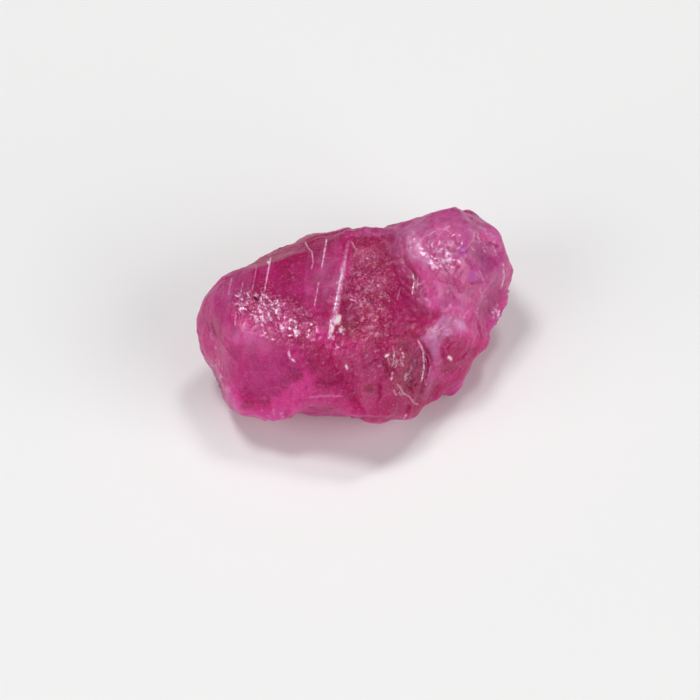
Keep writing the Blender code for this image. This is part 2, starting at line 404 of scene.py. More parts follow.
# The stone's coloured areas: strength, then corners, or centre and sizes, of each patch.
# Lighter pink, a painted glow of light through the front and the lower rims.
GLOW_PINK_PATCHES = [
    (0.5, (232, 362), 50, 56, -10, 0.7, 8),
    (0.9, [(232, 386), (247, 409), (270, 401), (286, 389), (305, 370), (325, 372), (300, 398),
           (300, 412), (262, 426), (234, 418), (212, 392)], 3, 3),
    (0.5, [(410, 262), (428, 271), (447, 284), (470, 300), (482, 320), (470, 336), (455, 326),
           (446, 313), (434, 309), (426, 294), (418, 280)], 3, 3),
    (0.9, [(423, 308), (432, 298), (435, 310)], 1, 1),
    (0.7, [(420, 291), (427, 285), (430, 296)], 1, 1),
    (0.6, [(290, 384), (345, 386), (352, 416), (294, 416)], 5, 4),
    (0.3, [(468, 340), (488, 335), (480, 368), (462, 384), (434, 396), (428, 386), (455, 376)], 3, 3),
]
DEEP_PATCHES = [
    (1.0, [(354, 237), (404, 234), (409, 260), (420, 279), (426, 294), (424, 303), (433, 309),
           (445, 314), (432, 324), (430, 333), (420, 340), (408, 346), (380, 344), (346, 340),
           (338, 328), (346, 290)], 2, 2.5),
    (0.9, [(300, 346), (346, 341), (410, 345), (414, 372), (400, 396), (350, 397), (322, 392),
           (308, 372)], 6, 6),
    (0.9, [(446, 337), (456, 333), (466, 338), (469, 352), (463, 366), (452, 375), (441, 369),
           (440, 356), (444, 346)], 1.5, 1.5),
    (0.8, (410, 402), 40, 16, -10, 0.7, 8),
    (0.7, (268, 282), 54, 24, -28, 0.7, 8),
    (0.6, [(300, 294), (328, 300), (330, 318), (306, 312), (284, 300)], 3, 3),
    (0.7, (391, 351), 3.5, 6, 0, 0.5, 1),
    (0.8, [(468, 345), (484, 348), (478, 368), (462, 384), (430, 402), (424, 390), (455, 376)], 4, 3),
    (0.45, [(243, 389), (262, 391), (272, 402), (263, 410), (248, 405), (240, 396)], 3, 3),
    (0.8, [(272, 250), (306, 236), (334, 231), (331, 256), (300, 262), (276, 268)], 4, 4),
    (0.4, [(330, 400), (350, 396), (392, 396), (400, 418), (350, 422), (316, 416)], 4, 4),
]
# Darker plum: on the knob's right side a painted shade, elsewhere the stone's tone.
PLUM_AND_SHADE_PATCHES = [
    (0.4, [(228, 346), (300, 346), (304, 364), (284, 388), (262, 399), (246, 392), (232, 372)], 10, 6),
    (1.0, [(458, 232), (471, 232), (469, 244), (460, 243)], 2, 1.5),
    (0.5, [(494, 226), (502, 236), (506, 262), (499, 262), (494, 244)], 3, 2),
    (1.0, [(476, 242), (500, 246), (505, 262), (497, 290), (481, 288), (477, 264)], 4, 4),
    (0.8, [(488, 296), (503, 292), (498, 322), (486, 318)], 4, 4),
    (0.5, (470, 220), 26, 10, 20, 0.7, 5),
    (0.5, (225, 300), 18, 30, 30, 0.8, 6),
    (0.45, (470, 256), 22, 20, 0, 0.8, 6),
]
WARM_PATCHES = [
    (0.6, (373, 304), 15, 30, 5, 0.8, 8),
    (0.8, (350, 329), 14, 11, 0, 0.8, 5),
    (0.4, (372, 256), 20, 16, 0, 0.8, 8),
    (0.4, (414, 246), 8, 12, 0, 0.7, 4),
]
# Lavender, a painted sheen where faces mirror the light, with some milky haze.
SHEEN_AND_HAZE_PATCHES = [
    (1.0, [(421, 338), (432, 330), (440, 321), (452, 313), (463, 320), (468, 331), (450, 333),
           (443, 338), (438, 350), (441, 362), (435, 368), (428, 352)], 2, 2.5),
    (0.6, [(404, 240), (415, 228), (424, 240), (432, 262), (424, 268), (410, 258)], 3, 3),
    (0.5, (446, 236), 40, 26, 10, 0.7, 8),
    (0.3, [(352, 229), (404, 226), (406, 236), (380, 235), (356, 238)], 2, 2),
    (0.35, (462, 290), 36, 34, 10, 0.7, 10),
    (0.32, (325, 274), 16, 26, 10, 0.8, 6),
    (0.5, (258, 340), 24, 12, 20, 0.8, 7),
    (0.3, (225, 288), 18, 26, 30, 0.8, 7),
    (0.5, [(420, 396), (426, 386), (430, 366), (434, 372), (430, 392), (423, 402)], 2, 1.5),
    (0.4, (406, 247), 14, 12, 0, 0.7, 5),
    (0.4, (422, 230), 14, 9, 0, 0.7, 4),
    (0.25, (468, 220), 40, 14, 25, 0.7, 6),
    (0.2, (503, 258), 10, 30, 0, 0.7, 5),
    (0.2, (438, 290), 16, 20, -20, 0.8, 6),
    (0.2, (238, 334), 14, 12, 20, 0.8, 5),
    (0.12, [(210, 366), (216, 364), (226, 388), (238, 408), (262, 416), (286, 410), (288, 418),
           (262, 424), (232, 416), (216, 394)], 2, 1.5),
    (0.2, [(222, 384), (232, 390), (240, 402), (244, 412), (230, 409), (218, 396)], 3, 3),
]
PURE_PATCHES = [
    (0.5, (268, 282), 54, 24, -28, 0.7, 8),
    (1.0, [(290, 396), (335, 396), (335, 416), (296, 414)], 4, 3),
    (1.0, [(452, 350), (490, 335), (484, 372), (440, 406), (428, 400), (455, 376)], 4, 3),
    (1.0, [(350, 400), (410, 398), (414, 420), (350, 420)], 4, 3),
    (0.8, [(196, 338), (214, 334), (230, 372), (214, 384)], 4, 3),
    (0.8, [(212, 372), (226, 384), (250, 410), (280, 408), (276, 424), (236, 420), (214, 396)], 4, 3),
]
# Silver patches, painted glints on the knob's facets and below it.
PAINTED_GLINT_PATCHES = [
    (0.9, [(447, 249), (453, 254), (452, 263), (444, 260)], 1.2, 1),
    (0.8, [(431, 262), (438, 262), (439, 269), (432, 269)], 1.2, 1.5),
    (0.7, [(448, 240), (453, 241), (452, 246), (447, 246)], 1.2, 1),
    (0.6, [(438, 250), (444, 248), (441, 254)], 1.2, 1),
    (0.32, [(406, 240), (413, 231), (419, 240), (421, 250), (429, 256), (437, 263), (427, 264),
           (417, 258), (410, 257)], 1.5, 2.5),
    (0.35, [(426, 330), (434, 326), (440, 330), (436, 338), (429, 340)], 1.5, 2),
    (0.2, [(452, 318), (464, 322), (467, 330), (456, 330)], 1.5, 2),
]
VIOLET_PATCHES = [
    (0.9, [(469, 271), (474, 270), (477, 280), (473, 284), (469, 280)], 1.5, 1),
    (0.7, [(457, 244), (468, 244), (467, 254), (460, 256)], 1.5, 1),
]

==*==

• **Direction**
Show the data once more, exactly as it was written.

• **Result for this exercise**
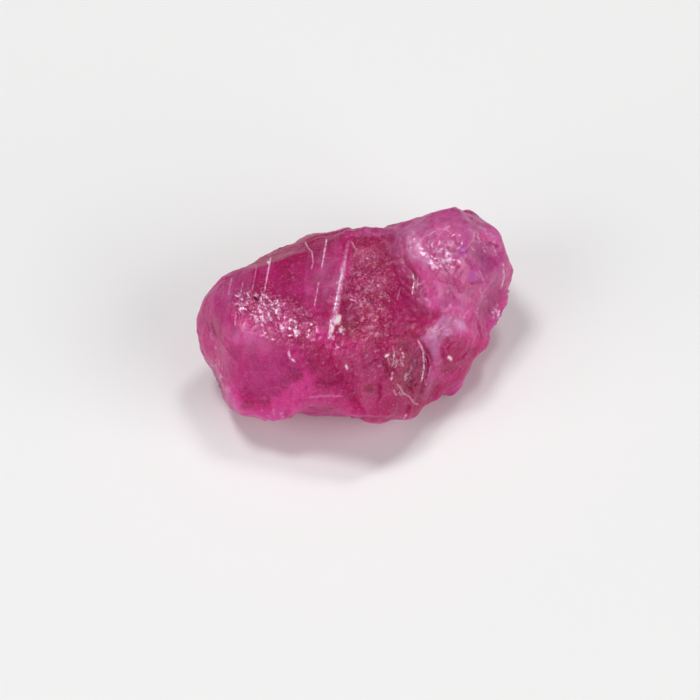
Keep writing the Blender code for this image. This is part 2, starting at line 404 of scene.py. More parts follow.
# The stone's coloured areas: strength, then corners, or centre and sizes, of each patch.
# Lighter pink, a painted glow of light through the front and the lower rims.
GLOW_PINK_PATCHES = [
    (0.5, (232, 362), 50, 56, -10, 0.7, 8),
    (0.9, [(232, 386), (247, 409), (270, 401), (286, 389), (305, 370), (325, 372), (300, 398),
           (300, 412), (262, 426), (234, 418), (212, 392)], 3, 3),
    (0.5, [(410, 262), (428, 271), (447, 284), (470, 300), (482, 320), (470, 336), (455, 326),
           (446, 313), (434, 309), (426, 294), (418, 280)], 3, 3),
    (0.9, [(423, 308), (432, 298), (435, 310)], 1, 1),
    (0.7, [(420, 291), (427, 285), (430, 296)], 1, 1),
    (0.6, [(290, 384), (345, 386), (352, 416), (294, 416)], 5, 4),
    (0.3, [(468, 340), (488, 335), (480, 368), (462, 384), (434, 396), (428, 386), (455, 376)], 3, 3),
]
DEEP_PATCHES = [
    (1.0, [(354, 237), (404, 234), (409, 260), (420, 279), (426, 294), (424, 303), (433, 309),
           (445, 314), (432, 324), (430, 333), (420, 340), (408, 346), (380, 344), (346, 340),
           (338, 328), (346, 290)], 2, 2.5),
    (0.9, [(300, 346), (346, 341), (410, 345), (414, 372), (400, 396), (350, 397), (322, 392),
           (308, 372)], 6, 6),
    (0.9, [(446, 337), (456, 333), (466, 338), (469, 352), (463, 366), (452, 375), (441, 369),
           (440, 356), (444, 346)], 1.5, 1.5),
    (0.8, (410, 402), 40, 16, -10, 0.7, 8),
    (0.7, (268, 282), 54, 24, -28, 0.7, 8),
    (0.6, [(300, 294), (328, 300), (330, 318), (306, 312), (284, 300)], 3, 3),
    (0.7, (391, 351), 3.5, 6, 0, 0.5, 1),
    (0.8, [(468, 345), (484, 348), (478, 368), (462, 384), (430, 402), (424, 390), (455, 376)], 4, 3),
    (0.45, [(243, 389), (262, 391), (272, 402), (263, 410), (248, 405), (240, 396)], 3, 3),
    (0.8, [(272, 250), (306, 236), (334, 231), (331, 256), (300, 262), (276, 268)], 4, 4),
    (0.4, [(330, 400), (350, 396), (392, 396), (400, 418), (350, 422), (316, 416)], 4, 4),
]
# Darker plum: on the knob's right side a painted shade, elsewhere the stone's tone.
PLUM_AND_SHADE_PATCHES = [
    (0.4, [(228, 346), (300, 346), (304, 364), (284, 388), (262, 399), (246, 392), (232, 372)], 10, 6),
    (1.0, [(458, 232), (471, 232), (469, 244), (460, 243)], 2, 1.5),
    (0.5, [(494, 226), (502, 236), (506, 262), (499, 262), (494, 244)], 3, 2),
    (1.0, [(476, 242), (500, 246), (505, 262), (497, 290), (481, 288), (477, 264)], 4, 4),
    (0.8, [(488, 296), (503, 292), (498, 322), (486, 318)], 4, 4),
    (0.5, (470, 220), 26, 10, 20, 0.7, 5),
    (0.5, (225, 300), 18, 30, 30, 0.8, 6),
    (0.45, (470, 256), 22, 20, 0, 0.8, 6),
]
WARM_PATCHES = [
    (0.6, (373, 304), 15, 30, 5, 0.8, 8),
    (0.8, (350, 329), 14, 11, 0, 0.8, 5),
    (0.4, (372, 256), 20, 16, 0, 0.8, 8),
    (0.4, (414, 246), 8, 12, 0, 0.7, 4),
]
# Lavender, a painted sheen where faces mirror the light, with some milky haze.
SHEEN_AND_HAZE_PATCHES = [
    (1.0, [(421, 338), (432, 330), (440, 321), (452, 313), (463, 320), (468, 331), (450, 333),
           (443, 338), (438, 350), (441, 362), (435, 368), (428, 352)], 2, 2.5),
    (0.6, [(404, 240), (415, 228), (424, 240), (432, 262), (424, 268), (410, 258)], 3, 3),
    (0.5, (446, 236), 40, 26, 10, 0.7, 8),
    (0.3, [(352, 229), (404, 226), (406, 236), (380, 235), (356, 238)], 2, 2),
    (0.35, (462, 290), 36, 34, 10, 0.7, 10),
    (0.32, (325, 274), 16, 26, 10, 0.8, 6),
    (0.5, (258, 340), 24, 12, 20, 0.8, 7),
    (0.3, (225, 288), 18, 26, 30, 0.8, 7),
    (0.5, [(420, 396), (426, 386), (430, 366), (434, 372), (430, 392), (423, 402)], 2, 1.5),
    (0.4, (406, 247), 14, 12, 0, 0.7, 5),
    (0.4, (422, 230), 14, 9, 0, 0.7, 4),
    (0.25, (468, 220), 40, 14, 25, 0.7, 6),
    (0.2, (503, 258), 10, 30, 0, 0.7, 5),
    (0.2, (438, 290), 16, 20, -20, 0.8, 6),
    (0.2, (238, 334), 14, 12, 20, 0.8, 5),
    (0.12, [(210, 366), (216, 364), (226, 388), (238, 408), (262, 416), (286, 410), (288, 418),
           (262, 424), (232, 416), (216, 394)], 2, 1.5),
    (0.2, [(222, 384), (232, 390), (240, 402), (244, 412), (230, 409), (218, 396)], 3, 3),
]
PURE_PATCHES = [
    (0.5, (268, 282), 54, 24, -28, 0.7, 8),
    (1.0, [(290, 396), (335, 396), (335, 416), (296, 414)], 4, 3),
    (1.0, [(452, 350), (490, 335), (484, 372), (440, 406), (428, 400), (455, 376)], 4, 3),
    (1.0, [(350, 400), (410, 398), (414, 420), (350, 420)], 4, 3),
    (0.8, [(196, 338), (214, 334), (230, 372), (214, 384)], 4, 3),
    (0.8, [(212, 372), (226, 384), (250, 410), (280, 408), (276, 424), (236, 420), (214, 396)], 4, 3),
]
# Silver patches, painted glints on the knob's facets and below it.
PAINTED_GLINT_PATCHES = [
    (0.9, [(447, 249), (453, 254), (452, 263), (444, 260)], 1.2, 1),
    (0.8, [(431, 262), (438, 262), (439, 269), (432, 269)], 1.2, 1.5),
    (0.7, [(448, 240), (453, 241), (452, 246), (447, 246)], 1.2, 1),
    (0.6, [(438, 250), (444, 248), (441, 254)], 1.2, 1),
    (0.32, [(406, 240), (413, 231), (419, 240), (421, 250), (429, 256), (437, 263), (427, 264),
           (417, 258), (410, 257)], 1.5, 2.5),
    (0.35, [(426, 330), (434, 326), (440, 330), (436, 338), (429, 340)], 1.5, 2),
    (0.2, [(452, 318), (464, 322), (467, 330), (456, 330)], 1.5, 2),
]
VIOLET_PATCHES = [
    (0.9, [(469, 271), (474, 270), (477, 280), (473, 284), (469, 280)], 1.5, 1),
    (0.7, [(457, 244), (468, 244), (467, 254), (460, 256)], 1.5, 1),
]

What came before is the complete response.